:: Given data

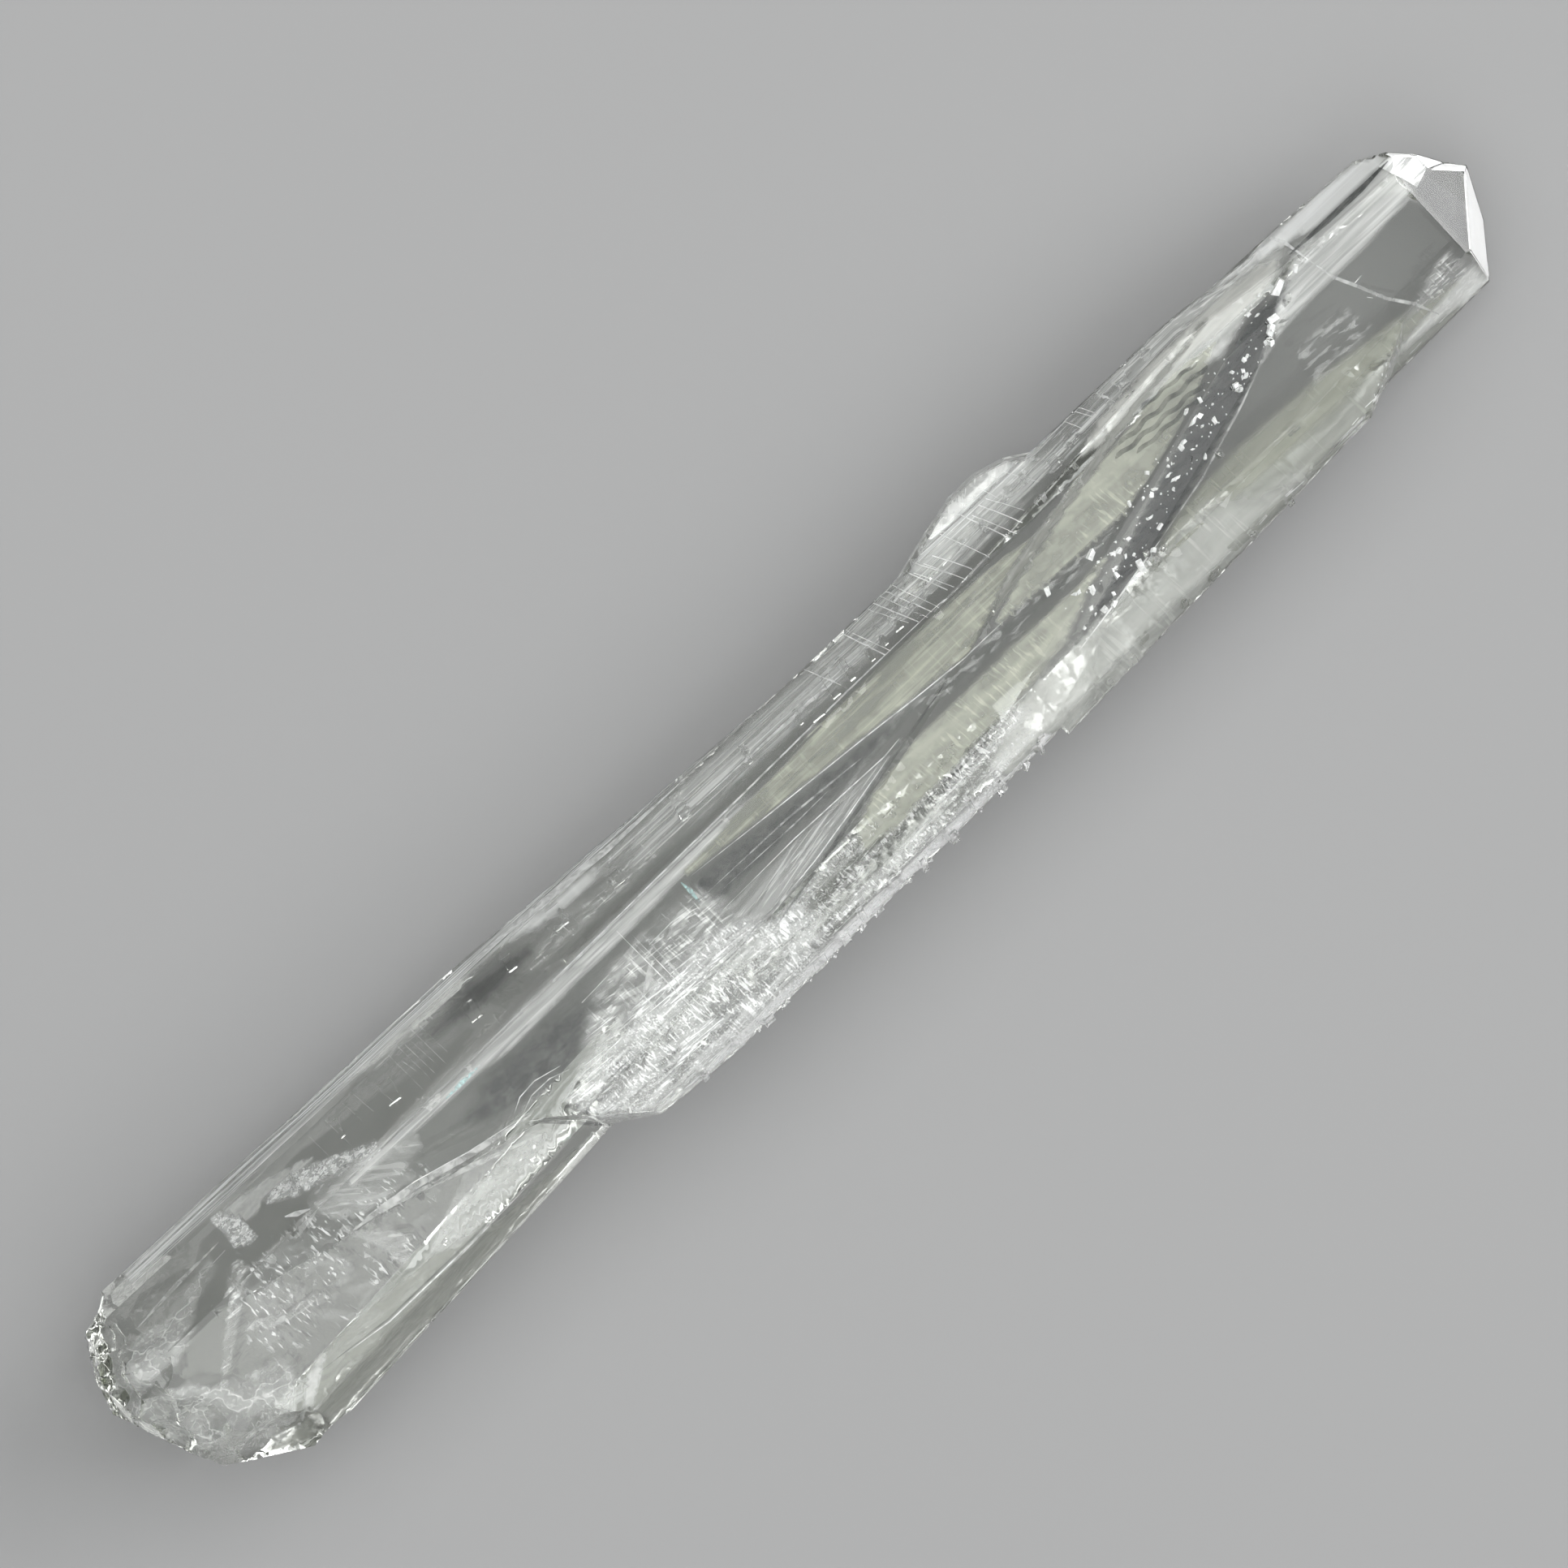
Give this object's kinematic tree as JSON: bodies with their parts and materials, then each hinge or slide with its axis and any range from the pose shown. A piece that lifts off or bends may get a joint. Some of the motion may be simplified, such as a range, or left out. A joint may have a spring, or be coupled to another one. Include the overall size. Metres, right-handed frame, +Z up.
{
  "type": "raw clear quartz crystal point",
  "caption": "Long clear quartz crystal point, a tapering six-sided prism with stepped growth faces, a slanted natural point and a broken root, lying on one prism face.",
  "frame": {"origin": "under the middle of the crystal's bounding box, on the surface it rests on", "axes": "+X along the crystal's long axis towards the natural point, +Z up, out of the widest front face"},
  "size_m": [0.1894, 0.0268, 0.0218],
  "materials": {
    "clear_quartz": "polished"
  },
  "bodies": {
    "root": {"quartz_crystal": "clear_quartz"}
  },
  "joints": []
}
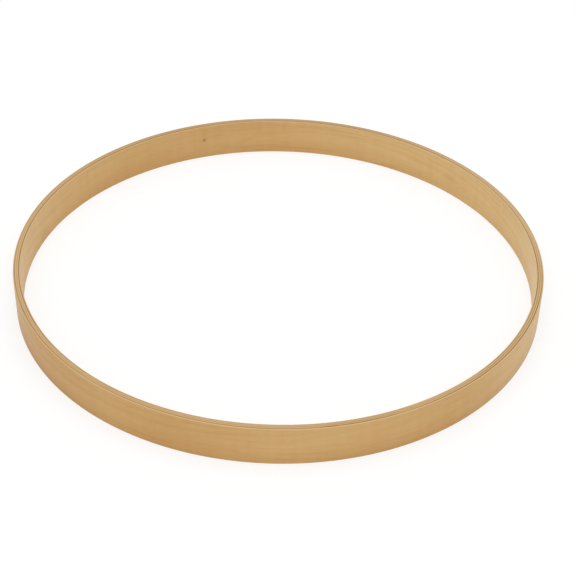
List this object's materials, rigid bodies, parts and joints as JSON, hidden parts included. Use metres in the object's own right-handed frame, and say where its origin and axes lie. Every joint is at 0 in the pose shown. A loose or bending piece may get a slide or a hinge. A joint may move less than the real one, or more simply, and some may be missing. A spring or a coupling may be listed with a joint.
{
  "type": "drum hoop",
  "caption": "Laminated maple counter hoop for a bass drum: a plain flat-edged wooden ring with rounded corners, which clamps the drum head to the shell.",
  "frame": {"origin": "centre of the hoop in the plane of its lower edge", "axes": "+Z is the hoop's axis, pointing from the lower edge to the upper edge; +X and +Y lie in the lower edge's plane, and the seam of the inner face ply is 146 degrees from +X towards +Y"},
  "size_m": [0.581, 0.581, 0.0444],
  "materials": {
    "maple_along": "satin clear lacquer over maple, with the grain running round the hoop",
    "maple_across": "satin clear lacquer over maple end grain, with the grain running across the hoop"
  },
  "bodies": {
    "root": {"inner_face_ply": "maple_along", "inner_cross_ply_a": "maple_across", "inner_cross_ply_b": "maple_across", "inner_long_ply": "maple_along", "middle_cross_ply_a": "maple_across", "middle_cross_ply_b": "maple_across", "outer_long_ply": "maple_along", "outer_cross_ply_a": "maple_across", "outer_cross_ply_b": "maple_across", "outer_face_ply": "maple_along"}
  },
  "joints": []
}
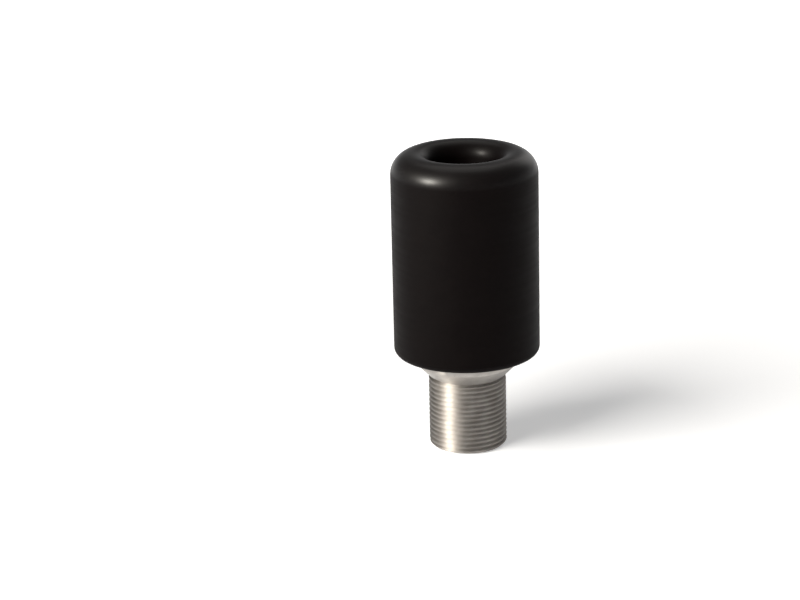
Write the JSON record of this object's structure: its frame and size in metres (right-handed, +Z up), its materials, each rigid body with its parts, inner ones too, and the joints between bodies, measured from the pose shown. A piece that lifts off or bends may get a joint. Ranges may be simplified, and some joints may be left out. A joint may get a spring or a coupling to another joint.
{
  "type": "bar end weight",
  "caption": "Blunt black handlebar end weight with a cap screw deep in its open mouth, clamped to a steel adapter whose coned, fine-threaded stub screws into the bar.",
  "frame": {"origin": "centre of the threaded stub's lower end, on which the weight stands", "axes": "+Z up the common axis, from the threaded stub to the open mouth; +X through a corner of the screw's hexagon socket"},
  "size_m": [0.03, 0.03, 0.0623],
  "materials": {
    "black_plastic": "satin, turned",
    "turned_steel": "bright, turned",
    "zinc_steel": "bright zinc plate"
  },
  "bodies": {
    "root": {"weight_body": "black_plastic", "threaded_adapter": "turned_steel", "cap_screw": "zinc_steel"}
  },
  "joints": []
}
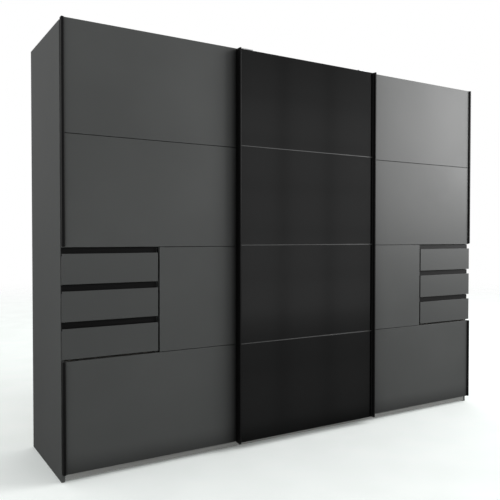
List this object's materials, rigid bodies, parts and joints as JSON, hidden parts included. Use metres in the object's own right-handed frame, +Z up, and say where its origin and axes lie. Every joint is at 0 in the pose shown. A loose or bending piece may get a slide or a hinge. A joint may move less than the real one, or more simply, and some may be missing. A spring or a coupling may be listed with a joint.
{
  "type": "sliding door wardrobe",
  "caption": "Wide sliding-door wardrobe: graphite outer doors, dark glass middle door in front, vertical black handle strips and drawers let into the outer doors.",
  "frame": {"origin": "middle of the underside of the whole object's box, on the floor", "axes": "+X to the right along the front, +Y towards the back, +Z up; the doors face -Y"},
  "size_m": [2.7, 0.638, 2.0865],
  "materials": {
    "side_panel_left": "smooth melamine, dark grey",
    "side_panel_right": "smooth melamine, dark grey",
    "partition_left": "fine linen-print melamine",
    "partition_right": "fine linen-print melamine",
    "top_panel": "fine linen-print melamine",
    "bottom_panel": "fine linen-print melamine",
    "back_panels": "thin fibreboard",
    "shelves": "fine linen-print melamine",
    "shelf_pins": "zinc plated",
    "clothes_rails": "chromed oval tube",
    "rail_sockets": "moulded",
    "base_guide_rail": "bronze-grey anodised",
    "rear_base_rail": "melamine",
    "feet": "moulded",
    "top_track": "anodised extrusion",
    "track_buffers": "soft",
    "drawer_housing_left": "fine linen-print melamine",
    "drawer_housing_right": "fine linen-print melamine",
    "cabinet_runners": "rolled, zinc plated",
    "left_door_board": "melamine",
    "left_door_face_panels": "satin graphite foil",
    "left_door_handle_strips": "black anodised",
    "left_door_hangers": "zinc plated",
    "left_door_guides": "moulded",
    "right_door_board": "melamine",
    "right_door_face_panels": "satin graphite foil",
    "right_door_handle_strips": "black anodised",
    "right_door_hangers": "zinc plated",
    "right_door_guides": "moulded",
    "middle_door_board": "melamine",
    "middle_door_glass": "back-painted dark glass",
    "middle_door_separating_bars": "anodised grey",
    "middle_door_handle_strips": "black anodised",
    "middle_door_hangers": "zinc plated",
    "middle_door_guides": "moulded",
    "left_door_roller_1": "moulded nylon",
    "left_door_roller_2": "moulded nylon",
    "right_door_roller_1": "moulded nylon",
    "right_door_roller_2": "moulded nylon",
    "middle_door_roller_1": "moulded nylon",
    "middle_door_roller_2": "moulded nylon",
    "drawer_left_1_front": "satin graphite foil",
    "drawer_left_1_grip": "black anodised",
    "drawer_left_1_box": "fine linen-print foil",
    "drawer_left_2_front": "satin graphite foil",
    "drawer_left_2_grip": "black anodised",
    "drawer_left_2_box": "fine linen-print foil",
    "drawer_left_3_front": "satin graphite foil",
    "drawer_left_3_grip": "black anodised",
    "drawer_left_3_box": "fine linen-print foil",
    "drawer_right_1_front": "satin graphite foil",
    "drawer_right_1_grip": "black anodised",
    "drawer_right_1_box": "fine linen-print foil",
    "drawer_right_2_front": "satin graphite foil",
    "drawer_right_2_grip": "black anodised",
    "drawer_right_2_box": "fine linen-print foil",
    "drawer_right_3_front": "satin graphite foil",
    "drawer_right_3_grip": "black anodised",
    "drawer_right_3_box": "fine linen-print foil"
  },
  "bodies": {
    "carcass": {"side_panel_left": "side_panel_left", "side_panel_right": "side_panel_right", "partition_left": "partition_left", "partition_right": "partition_right", "top_panel": "top_panel", "bottom_panel": "bottom_panel", "back_panels": "back_panels", "shelves": "shelves", "shelf_pins": "shelf_pins", "clothes_rails": "clothes_rails", "rail_sockets": "rail_sockets", "base_guide_rail": "base_guide_rail", "rear_base_rail": "rear_base_rail", "feet": "feet", "top_track": "top_track", "track_buffers": "track_buffers", "drawer_housing_left": "drawer_housing_left", "drawer_housing_right": "drawer_housing_right", "cabinet_runners": "cabinet_runners"},
    "left_door": {"left_door_board": "left_door_board", "left_door_face_panels": "left_door_face_panels", "left_door_handle_strips": "left_door_handle_strips", "left_door_hangers": "left_door_hangers", "left_door_guides": "left_door_guides"},
    "right_door": {"right_door_board": "right_door_board", "right_door_face_panels": "right_door_face_panels", "right_door_handle_strips": "right_door_handle_strips", "right_door_hangers": "right_door_hangers", "right_door_guides": "right_door_guides"},
    "middle_door": {"middle_door_board": "middle_door_board", "middle_door_glass": "middle_door_glass", "middle_door_separating_bars": "middle_door_separating_bars", "middle_door_handle_strips": "middle_door_handle_strips", "middle_door_hangers": "middle_door_hangers", "middle_door_guides": "middle_door_guides"},
    "left_door_roller_1": {"left_door_roller_1": "left_door_roller_1"},
    "left_door_roller_2": {"left_door_roller_2": "left_door_roller_2"},
    "right_door_roller_1": {"right_door_roller_1": "right_door_roller_1"},
    "right_door_roller_2": {"right_door_roller_2": "right_door_roller_2"},
    "middle_door_roller_1": {"middle_door_roller_1": "middle_door_roller_1"},
    "middle_door_roller_2": {"middle_door_roller_2": "middle_door_roller_2"},
    "drawer_left_1": {"drawer_left_1_front": "drawer_left_1_front", "drawer_left_1_grip": "drawer_left_1_grip", "drawer_left_1_box": "drawer_left_1_box"},
    "drawer_left_2": {"drawer_left_2_front": "drawer_left_2_front", "drawer_left_2_grip": "drawer_left_2_grip", "drawer_left_2_box": "drawer_left_2_box"},
    "drawer_left_3": {"drawer_left_3_front": "drawer_left_3_front", "drawer_left_3_grip": "drawer_left_3_grip", "drawer_left_3_box": "drawer_left_3_box"},
    "drawer_right_1": {"drawer_right_1_front": "drawer_right_1_front", "drawer_right_1_grip": "drawer_right_1_grip", "drawer_right_1_box": "drawer_right_1_box"},
    "drawer_right_2": {"drawer_right_2_front": "drawer_right_2_front", "drawer_right_2_grip": "drawer_right_2_grip", "drawer_right_2_box": "drawer_right_2_box"},
    "drawer_right_3": {"drawer_right_3_front": "drawer_right_3_front", "drawer_right_3_grip": "drawer_right_3_grip", "drawer_right_3_box": "drawer_right_3_box"}
  },
  "joints": [
    {"name": "left_door_slide", "type": "slide", "parent": "carcass", "child": "left_door", "axis": [1, 0, 0], "range_m": [0, 0.858]},
    {"name": "right_door_slide", "type": "slide", "parent": "carcass", "child": "right_door", "axis": [1, 0, 0], "range_m": [-0.858, 0]},
    {"name": "middle_door_slide", "type": "slide", "parent": "carcass", "child": "middle_door", "axis": [1, 0, 0], "range_m": [-0.872, 0.86]},
    {"name": "drawer_left_1_slide", "type": "slide", "parent": "carcass", "child": "drawer_left_1", "axis": [0, -1, 0], "range_m": [0, 0.35]},
    {"name": "drawer_left_2_slide", "type": "slide", "parent": "carcass", "child": "drawer_left_2", "axis": [0, -1, 0], "range_m": [0, 0.35]},
    {"name": "drawer_left_3_slide", "type": "slide", "parent": "carcass", "child": "drawer_left_3", "axis": [0, -1, 0], "range_m": [0, 0.35]},
    {"name": "drawer_right_1_slide", "type": "slide", "parent": "carcass", "child": "drawer_right_1", "axis": [0, 1, 0], "range_m": [-0.35, 0]},
    {"name": "drawer_right_2_slide", "type": "slide", "parent": "carcass", "child": "drawer_right_2", "axis": [0, 1, 0], "range_m": [-0.35, 0]},
    {"name": "drawer_right_3_slide", "type": "slide", "parent": "carcass", "child": "drawer_right_3", "axis": [0, 1, 0], "range_m": [-0.35, 0]},
    {"name": "left_door_roller_1_turn", "type": "hinge", "parent": "left_door", "child": "left_door_roller_1", "pos_m": [-1.279, -0.237, 2.0675], "axis": [0, 1, 0], "range_deg": [0, 5175.7]},
    {"name": "left_door_roller_2_turn", "type": "hinge", "parent": "left_door", "child": "left_door_roller_2", "pos_m": [-0.501, -0.237, 2.0675], "axis": [0, 1, 0], "range_deg": [0, 5175.7]},
    {"name": "right_door_roller_1_turn", "type": "hinge", "parent": "right_door", "child": "right_door_roller_1", "pos_m": [1.279, -0.237, 2.0675], "axis": [0, 1, 0], "range_deg": [-5175.7, 0]},
    {"name": "right_door_roller_2_turn", "type": "hinge", "parent": "right_door", "child": "right_door_roller_2", "pos_m": [0.501, -0.237, 2.0675], "axis": [0, 1, 0], "range_deg": [-5175.7, 0]},
    {"name": "middle_door_roller_1_turn", "type": "hinge", "parent": "middle_door", "child": "middle_door_roller_1", "pos_m": [-0.389, -0.211, 2.0675], "axis": [0, 1, 0], "range_deg": [-5260.2, 5187.8]},
    {"name": "middle_door_roller_2_turn", "type": "hinge", "parent": "middle_door", "child": "middle_door_roller_2", "pos_m": [0.401, -0.211, 2.0675], "axis": [0, 1, 0], "range_deg": [-5260.2, 5187.8]}
  ],
  "couplings": [
    {"joint": "left_door_roller_1_turn", "follows": "left_door_slide", "rad_per_m": 105.26},
    {"joint": "left_door_roller_2_turn", "follows": "left_door_slide", "rad_per_m": 105.26},
    {"joint": "right_door_roller_1_turn", "follows": "right_door_slide", "rad_per_m": 105.26},
    {"joint": "right_door_roller_2_turn", "follows": "right_door_slide", "rad_per_m": 105.26},
    {"joint": "middle_door_roller_1_turn", "follows": "middle_door_slide", "rad_per_m": 105.26},
    {"joint": "middle_door_roller_2_turn", "follows": "middle_door_slide", "rad_per_m": 105.26}
  ]
}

::::

Short task » Copy all lines from the entries that contain the word "included".

Task result »
List this object's materials, rigid bodies, parts and joints as JSON, hidden parts included. Use metres in the object's own right-handed frame, and say where its origin and axes lie. Every joint is at 0 in the pose shown. A loose or bending piece may get a slide or a hinge. A joint may move less than the real one, or more simply, and some may be missing. A spring or a coupling may be listed with a joint.
List this object's materials, rigid bodies, parts and joints as JSON, hidden parts included. Use metres in the object's own right-handed frame, +Z up, and say where its origin and axes lie. Every joint is at 0 in the pose shown. A loose or bending piece may get a slide or a hinge. A joint may move less than the real one, or more simply, and some may be missing. A spring or a coupling may be listed with a joint.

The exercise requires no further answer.